Adobo Grill: Adobo Grill invites you to enjoy regional Mexican fare on the patio at their Old Town and Wicker Park locations. Seating is moderate between 8-12 tables, but goes fast as the restaurant does not take reservations for their outdoor seating.
Bistrot Margot: This French bistro features 12 intimate street side tables for 2-3 along the bustling Wells Street ideal for people watching while sipping on wine and nibbling on French bread. As a popular feature of the restaurant, Bistrot Margot does not take reservations for their alfresco dining.
Jacky’s Bistro: Known for their Southern French elegance, Jacky?s Bistro opens its terrace to the quiet and comfortable greenery of Prairie Avenue. Featuring 11 tables, outdoor seating is on a first come/first serve basis.
Lovell’s of Lake Forest: Surround yourself with refined French Colonial ambiance and cuisine with a view at Lovell’s of Lake Forest. The restaurant does accept reservations for the 10 available outdoor tables.
Antico Posto: Dine alfresco Old World-style at Antico Posto. The restaurant features over 30 varieties of wine by the glass and half-glass, ideal for a romantic evening at one of 10 outdoor tables. Alfresco seats are first come/first serve.

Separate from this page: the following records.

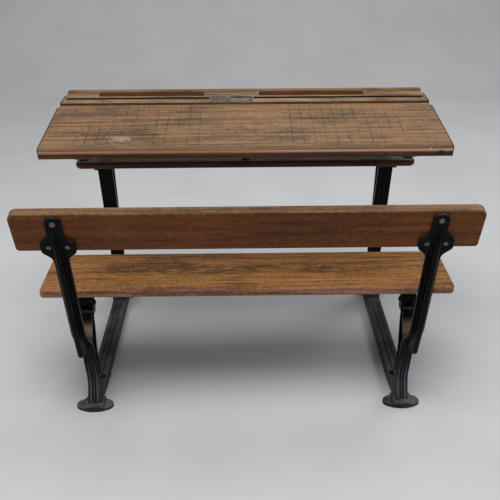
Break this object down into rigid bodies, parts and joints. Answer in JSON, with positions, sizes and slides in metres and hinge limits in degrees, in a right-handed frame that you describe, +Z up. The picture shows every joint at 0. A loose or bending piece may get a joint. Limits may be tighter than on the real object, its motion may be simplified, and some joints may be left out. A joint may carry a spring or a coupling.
{
  "type": "school desk",
  "caption": "Cast iron and oak school desk with a lifting sloped lid, fixed back board with pen trays and inkwell, book shelf and tip-up bench with a back rail.",
  "frame": {"origin": "on the floor, under the middle of the whole desk", "axes": "+X along the desk to the sitters' right, +Y from the bench to the desk, +Z up"},
  "size_m": [0.9236, 0.6258, 0.6125],
  "materials": {
    "oak_lid": "worn, greyed oak with one-inch ruled squares",
    "oak_back_board": "worn oak",
    "seat_wood": "polished by use, darker streaks",
    "rail_wood": "reddish brown, varnished",
    "shelf_wood": "dark stained",
    "black_iron": "black paint, semi-gloss, dusty",
    "worn_steel": "dull, tarnished",
    "slide_steel": "dull, rubbed",
    "bolt_steel": "black paint",
    "screw_steel": "dark, worn",
    "pot_glaze": "white glaze"
  },
  "bodies": {
    "frame": {"back_board": "oak_back_board", "back_board_screws": "screw_steel", "back_rail": "rail_wood", "back_rail_screws": "screw_steel", "bracket_screws": "screw_steel", "centre_bracket": "black_iron", "desk_standard_left": "black_iron", "desk_standard_right": "black_iron", "frame_bolts": "bolt_steel", "inkwell_housing": "worn_steel", "inkwell_pot": "pot_glaze", "inkwell_screws": "screw_steel", "lid_pivot_left": "black_iron", "lid_pivot_right": "black_iron", "lid_pivot_screws": "screw_steel", "seat_hinge_pin_left": "bolt_steel", "seat_hinge_pin_right": "bolt_steel", "seat_standard_left": "black_iron", "seat_standard_right": "black_iron", "shelf_board": "shelf_wood", "shelf_screws": "screw_steel"},
    "lid": {"lid_board": "oak_lid"},
    "bench_seat": {"seat_board": "seat_wood", "seat_bracket_left": "black_iron", "seat_bracket_right": "black_iron", "seat_screws": "screw_steel"},
    "ink_slide": {"inkwell_slide": "slide_steel"}
  },
  "joints": [
    {"name": "lid_hinge", "type": "hinge", "parent": "frame", "child": "lid", "pos_m": [0, 0.20165, 0.5916], "axis": [-1, 0, 0], "range_deg": [0, 98]},
    {"name": "seat_hinge", "type": "hinge", "parent": "frame", "child": "bench_seat", "pos_m": [0, -0.15165, 0.264], "axis": [1, 0, 0], "range_deg": [0, 95]},
    {"name": "ink_slide", "type": "slide", "parent": "frame", "child": "ink_slide", "axis": [-1, 0, 0], "range_m": [0, 0.043]}
  ]
}
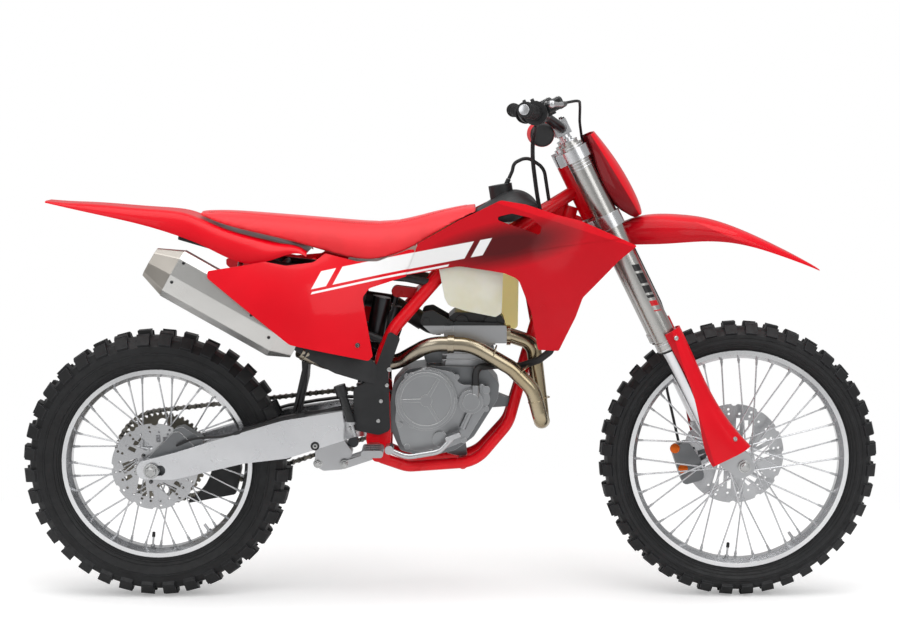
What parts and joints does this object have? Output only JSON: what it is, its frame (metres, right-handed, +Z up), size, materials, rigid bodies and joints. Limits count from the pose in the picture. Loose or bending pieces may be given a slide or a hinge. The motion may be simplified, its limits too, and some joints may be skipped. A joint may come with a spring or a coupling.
{
  "type": "motocross bike",
  "caption": "Off-road motorcycle with long-travel fork, slim saddle, knobbly spoked wheels, side-mounted silencer and wide bar; wheels turn and the fork steers.",
  "frame": {"origin": "the rider's seat point, on top of the saddle in the middle plane", "axes": "+X forward, +Y to the rider's left, +Z up"},
  "size_m": [2.183, 0.8228, 1.2751],
  "materials": {
    "red_plastic": "glossy moulded red",
    "black_plastic": "fine-grained moulded black",
    "tank_plastic": "translucent off-white, moulded",
    "seat_cover": "coated red cover cloth with a gripping grain",
    "frame_paint": "powder-coated red",
    "satin_aluminium": "satin, forged and machined",
    "cast_engine": "grey coated casting",
    "rim_aluminium": "polished and anodised silver",
    "steel": "ground steel",
    "fork_anodised": "grey anodised",
    "fork_chrome": "hard chrome, ground",
    "titanium": "bare pipe, heat-tinted to gold",
    "silencer_metal": "brushed sheet",
    "silencer_end": "satin beige-grey",
    "tyre_rubber": "matt black, knobbly",
    "rubber": "matt black",
    "pad_foam": "red and black cover over foam"
  },
  "bodies": {
    "main": {"chain": "steel", "frame": "frame_paint", "swingarm": "satin_aluminium", "rear_axle": "steel", "shrouds": "red_plastic", "side_panels": "red_plastic", "seat": "seat_cover", "rear_fender": "red_plastic", "fuel_tank": "tank_plastic", "tank_cover": "black_plastic", "crankcase": "cast_engine", "engine_covers": "cast_engine", "cylinder": "satin_aluminium", "exhaust_header": "titanium", "silencer": "silencer_metal", "silencer_cap": "silencer_end", "subframe": "satin_aluminium", "airbox": "black_plastic", "frame_guards": "black_plastic", "foot_pegs": "steel", "foot_controls": "satin_aluminium", "shock": "satin_aluminium", "linkage": "satin_aluminium", "radiators": "satin_aluminium", "hoses": "rubber", "chain_guide": "black_plastic", "rear_caliper": "cast_engine"},
    "steering": {"triple_clamps": "satin_aluminium", "fork_outer": "fork_anodised", "fork_inner": "fork_chrome", "fork_feet": "satin_aluminium", "fork_guards": "red_plastic", "handlebar": "fork_anodised", "grips": "rubber", "hand_controls": "satin_aluminium", "bar_pad": "pad_foam", "number_plate": "red_plastic", "front_fender": "red_plastic", "front_caliper": "cast_engine", "front_brake_hose": "rubber"},
    "front_wheel": {"front_tyre": "tyre_rubber", "front_rim": "rim_aluminium", "front_hub": "rim_aluminium", "front_disc": "steel"},
    "rear_wheel": {"rear_tyre": "tyre_rubber", "rear_rim": "rim_aluminium", "rear_hub": "rim_aluminium", "rear_disc": "steel", "rear_sprocket": "satin_aluminium"}
  },
  "joints": [
    {"name": "steering_turn", "type": "hinge", "parent": "main", "child": "steering", "pos_m": [0.46934, 0, 0.08578], "axis": [-0.4446, 0, 0.8957], "range_deg": [-42, 42]},
    {"name": "front_wheel_spin", "type": "hinge", "parent": "steering", "child": "front_wheel", "pos_m": [0.877, 0, -0.605], "axis": [0, 1, 0], "continuous": true},
    {"name": "rear_wheel_spin", "type": "hinge", "parent": "main", "child": "rear_wheel", "pos_m": [-0.608, 0, -0.615], "axis": [0, 1, 0], "continuous": true}
  ]
}
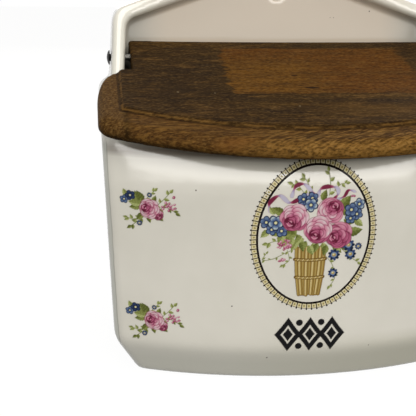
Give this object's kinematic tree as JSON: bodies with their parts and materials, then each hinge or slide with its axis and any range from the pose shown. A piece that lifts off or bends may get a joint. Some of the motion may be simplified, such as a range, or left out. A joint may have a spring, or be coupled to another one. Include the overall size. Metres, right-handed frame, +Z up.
{
  "type": "salt box with hinged lid",
  "caption": "Wall salt box: bow-fronted glazed ceramic box with arms and a gabled back plate, and a sloping wooden lid hinged on two screws.",
  "frame": {"origin": "on the flat underside, midway between the wall plane and the front of the bow, in the middle of the width", "axes": "+X to the right seen from the front, +Y towards the wall, +Z up"},
  "size_m": [0.1826, 0.1248, 0.1833],
  "materials": {
    "glazed_earthenware": "ivory clear-glazed slip-cast earthenware with transfer decoration",
    "stained_beech": "brown stained beech, worn at the edges",
    "blackened_steel": "blackened round-head wood screw"
  },
  "bodies": {
    "box": {"ceramic_body": "glazed_earthenware"},
    "lid": {"lid_board": "stained_beech", "hinge_screw_left": "blackened_steel", "hinge_screw_right": "blackened_steel"}
  },
  "joints": [
    {"name": "lid_hinge", "type": "hinge", "parent": "box", "child": "lid", "pos_m": [0, 0.027, 0.137], "axis": [-1, 0, 0], "range_deg": [0, 110]}
  ]
}
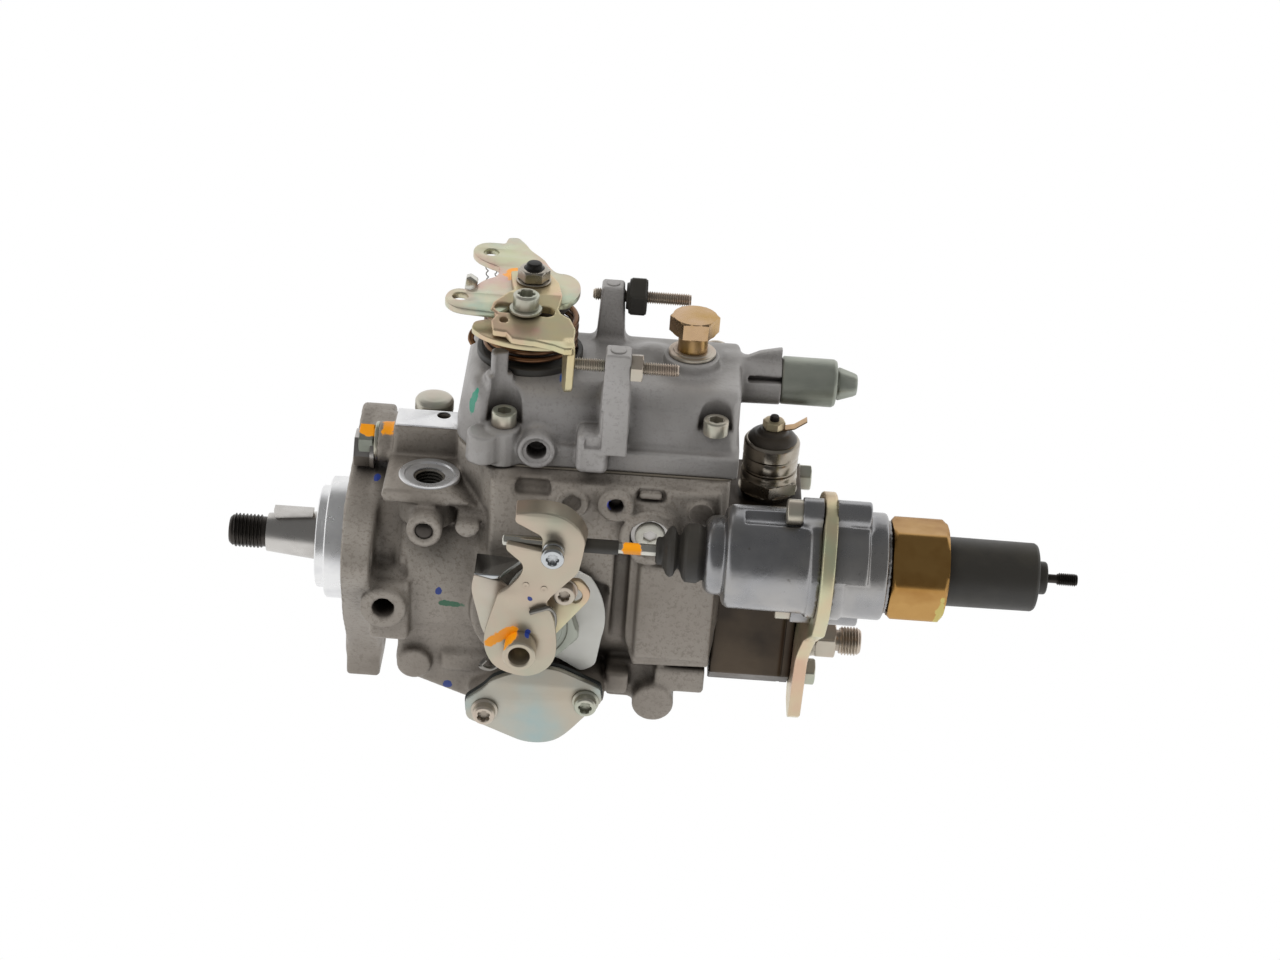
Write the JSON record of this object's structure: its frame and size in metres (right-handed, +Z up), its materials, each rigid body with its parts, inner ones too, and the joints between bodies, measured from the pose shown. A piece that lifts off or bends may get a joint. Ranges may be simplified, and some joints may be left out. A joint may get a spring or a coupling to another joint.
{
  "type": "rotary diesel injection pump",
  "caption": "Rotary distributor injection pump with mechanical governor, throttle lever pack and cold start actuator, for a small diesel engine.",
  "frame": {"origin": "centre of the mounting face, where the drive shaft's axis meets it", "axes": "+X along the drive shaft towards the delivery outlets, +Z up towards the throttle levers, -Y towards the side with the cold start device"},
  "size_m": [0.3351, 0.1395, 0.1958],
  "materials": {
    "cast_aluminium": "die cast, fine grain, satin",
    "steel_black": "black oxide, dull",
    "steel_bright": "turned and ground, satin",
    "steel_dark": "machined and oiled, slightly worn",
    "zinc_plate": "zinc plated, clear passivate",
    "zinc_yellow": "zinc plated, yellow passivate",
    "spring_steel": "oil tempered wire",
    "brass": "turned, slightly tarnished",
    "black_plastic": "moulded, dull",
    "rubber": "moulded, matt",
    "gasket": "pressed fibre",
    "bronze": "sintered bronze"
  },
  "bodies": {
    "pump": {"actuator_housing": "cast_aluminium", "actuator_screws": "zinc_plate", "barrel": "steel_bright", "bracket": "zinc_yellow", "cold_bush": "zinc_plate", "cold_stops": "zinc_plate", "cover_gasket": "gasket", "cover_screws": "zinc_plate", "delivery_fittings": "zinc_plate", "element_housing": "cast_aluminium", "full_load_screw": "zinc_plate", "governor_cover": "cast_aluminium", "governor_pins": "steel_bright", "head_bolts": "zinc_plate", "housing": "cast_aluminium", "housing_plugs": "zinc_plate", "hydraulic_head": "steel_dark", "overflow_bolt": "brass", "plunger_springs": "spring_steel", "pressure_valve": "zinc_plate", "pump_ring": "steel_bright", "return_spring": "spring_steel", "rod_boot": "rubber", "shaft_bearing": "bronze", "solenoid_body": "steel_dark", "solenoid_terminal": "black_plastic", "stop_screws": "zinc_plate", "timing_covers": "zinc_plate", "timing_screws": "zinc_plate", "timing_seals": "rubber", "timing_spring": "spring_steel", "top_collar": "black_plastic", "torsion_spring": "spring_steel", "wax_cap": "black_plastic", "wax_element": "brass"},
    "shaft": {"drive_shaft": "steel_black", "woodruff_key": "steel_bright", "pump_rotor": "steel_bright", "drive_gear": "steel_bright"},
    "governor": {"governor_cage": "steel_bright"},
    "plunger": {"cam_plate": "steel_bright", "plunger": "steel_bright"},
    "bridge": {"spring_bridge": "steel_bright"},
    "governor_lever": {"governor_lever": "steel_bright", "governor_spring": "spring_steel"},
    "sleeve": {"governor_sleeve": "steel_bright"},
    "collar": {"control_collar": "steel_bright"},
    "timing_piston": {"timing_piston": "steel_bright"},
    "roller_ring": {"roller_ring": "steel_bright"},
    "throttle": {"throttle_shaft": "steel_bright", "ear_plate": "zinc_yellow", "stop_plate": "zinc_yellow", "spring_plate": "zinc_yellow", "lever_fasteners": "zinc_plate"},
    "cold_rod": {"actuator_rod": "steel_bright", "clamp_pin": "zinc_plate"},
    "cold_lever": {"cold_lever": "zinc_plate", "cold_shaft": "zinc_plate"},
    "armature": {"solenoid_armature": "steel_bright"},
    "delivery_valves": {"delivery_valves": "steel_bright"}
  },
  "joints": [
    {"name": "shaft_turn", "type": "hinge", "parent": "pump", "child": "shaft", "pos_m": [0, 0, 0], "axis": [1, 0, 0], "continuous": true},
    {"name": "governor_turn", "type": "hinge", "parent": "pump", "child": "governor", "pos_m": [0.05, 0, 0.041], "axis": [1, 0, 0], "continuous": true},
    {"name": "plunger_stroke", "type": "slide", "parent": "shaft", "child": "plunger", "axis": [1, 0, 0], "range_m": [-0.0022, 0], "stiffness_N_per_m": 8000, "springref_m": -0.0022, "deforming": ["plunger_springs"]},
    {"name": "bridge_stroke", "type": "slide", "parent": "pump", "child": "bridge", "axis": [1, 0, 0], "range_m": [-0.0022, 0]},
    {"name": "governor_lever_tilt", "type": "hinge", "parent": "pump", "child": "governor_lever", "pos_m": [0.118, 0, 0.022], "axis": [0, 1, 0], "range_deg": [0, 10]},
    {"name": "sleeve_slide", "type": "slide", "parent": "pump", "child": "sleeve", "axis": [1, 0, 0], "range_m": [0, 0.00287], "stiffness_N_per_m": 2000},
    {"name": "collar_slide", "type": "slide", "parent": "pump", "child": "collar", "axis": [1, 0, 0], "range_m": [-0.0024, 0]},
    {"name": "timing_slide", "type": "slide", "parent": "pump", "child": "timing_piston", "axis": [0, 1, 0], "range_m": [0, 0.0056], "stiffness_N_per_m": 6000, "deforming": ["timing_spring"]},
    {"name": "roller_ring_turn", "type": "hinge", "parent": "pump", "child": "roller_ring", "pos_m": [0.08, 0, 0], "axis": [1, 0, 0], "range_deg": [0, 8]},
    {"name": "throttle_turn", "type": "hinge", "parent": "pump", "child": "throttle", "pos_m": [0.073, 0, 0.1], "axis": [0, 0, 1], "range_deg": [-50, 0], "stiffness_Nm_per_rad": 0.8, "deforming": ["return_spring"]},
    {"name": "rod_slide", "type": "slide", "parent": "pump", "child": "cold_rod", "axis": [1, 0, 0], "range_m": [-0.0078, 0], "stiffness_N_per_m": 1500, "deforming": ["rod_boot", "torsion_spring"]},
    {"name": "cold_lever_turn", "type": "hinge", "parent": "pump", "child": "cold_lever", "pos_m": [0.0777, -0.05, -0.0026], "axis": [0, 1, 0], "range_deg": [-10.5, 0]},
    {"name": "armature_lift", "type": "slide", "parent": "pump", "child": "armature", "axis": [0, 0, 1], "range_m": [0, 0.0011], "stiffness_N_per_m": 2000},
    {"name": "valve_lift", "type": "slide", "parent": "pump", "child": "delivery_valves", "axis": [1, 0, 0], "range_m": [0, 0.002], "stiffness_N_per_m": 2000}
  ],
  "couplings": [
    {"joint": "governor_turn", "follows": "shaft_turn", "ratio": -1.6667},
    {"joint": "bridge_stroke", "follows": "plunger_stroke", "ratio": 1},
    {"joint": "governor_lever_tilt", "follows": "sleeve_slide", "rad_per_m": 60.6},
    {"joint": "collar_slide", "follows": "sleeve_slide", "ratio": -0.7576},
    {"joint": "roller_ring_turn", "follows": "timing_slide", "rad_per_m": 24.69},
    {"joint": "cold_lever_turn", "follows": "rod_slide", "rad_per_m": 22.7}
  ]
}
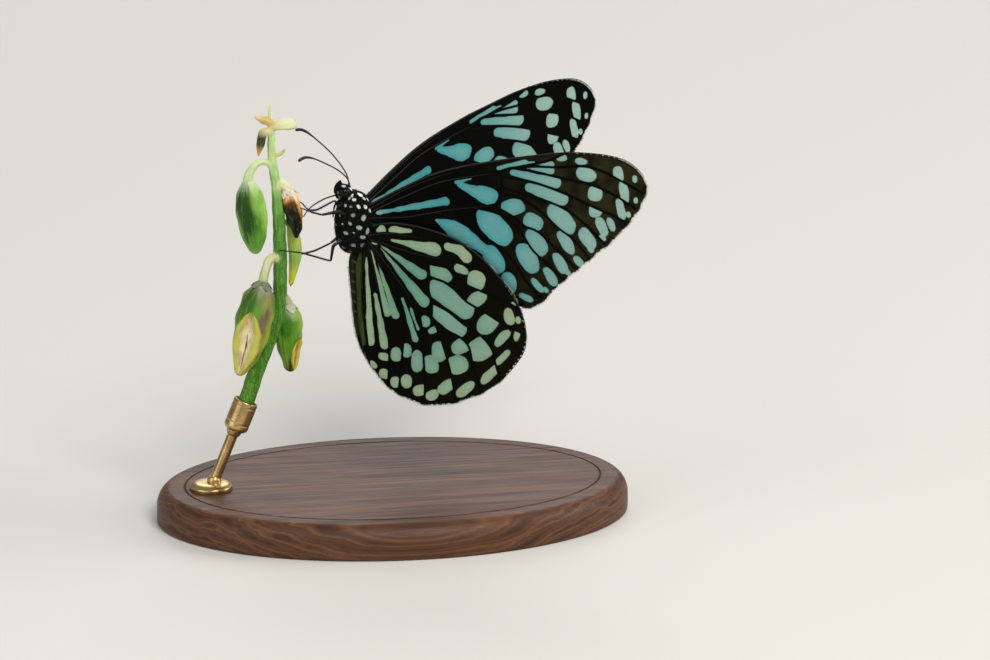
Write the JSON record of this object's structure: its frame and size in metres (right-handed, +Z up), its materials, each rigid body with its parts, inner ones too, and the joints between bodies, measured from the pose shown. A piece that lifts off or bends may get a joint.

Carlucci Downers Grove: Combining elegant and modern ambiance with Old World cuisine, alfresco dining at Carlucci’s brings chic, metropolitan dining to the west suburbs. 10-15 outdoor tables are available depending on the evening on a first come/first serve basis.
Catch 35 Naperville: Eat your surf on the turf at Catch 35’s outdoor terrace. While you might not be able to have the summer seaside view, pleasant dining weather can usually make up for that. Accommodating up to 30 people, the restaurant does not take reservations for the veranda.
The Clubhouse at Oakbrook: The handsome Clubhouse restaurant opens its doors to enjoy the prime cuisine and luxurious service under the stars. With 11 outdoor tables, the restaurant cannot guarantee outdoor seating, but will try to accommodate special requests.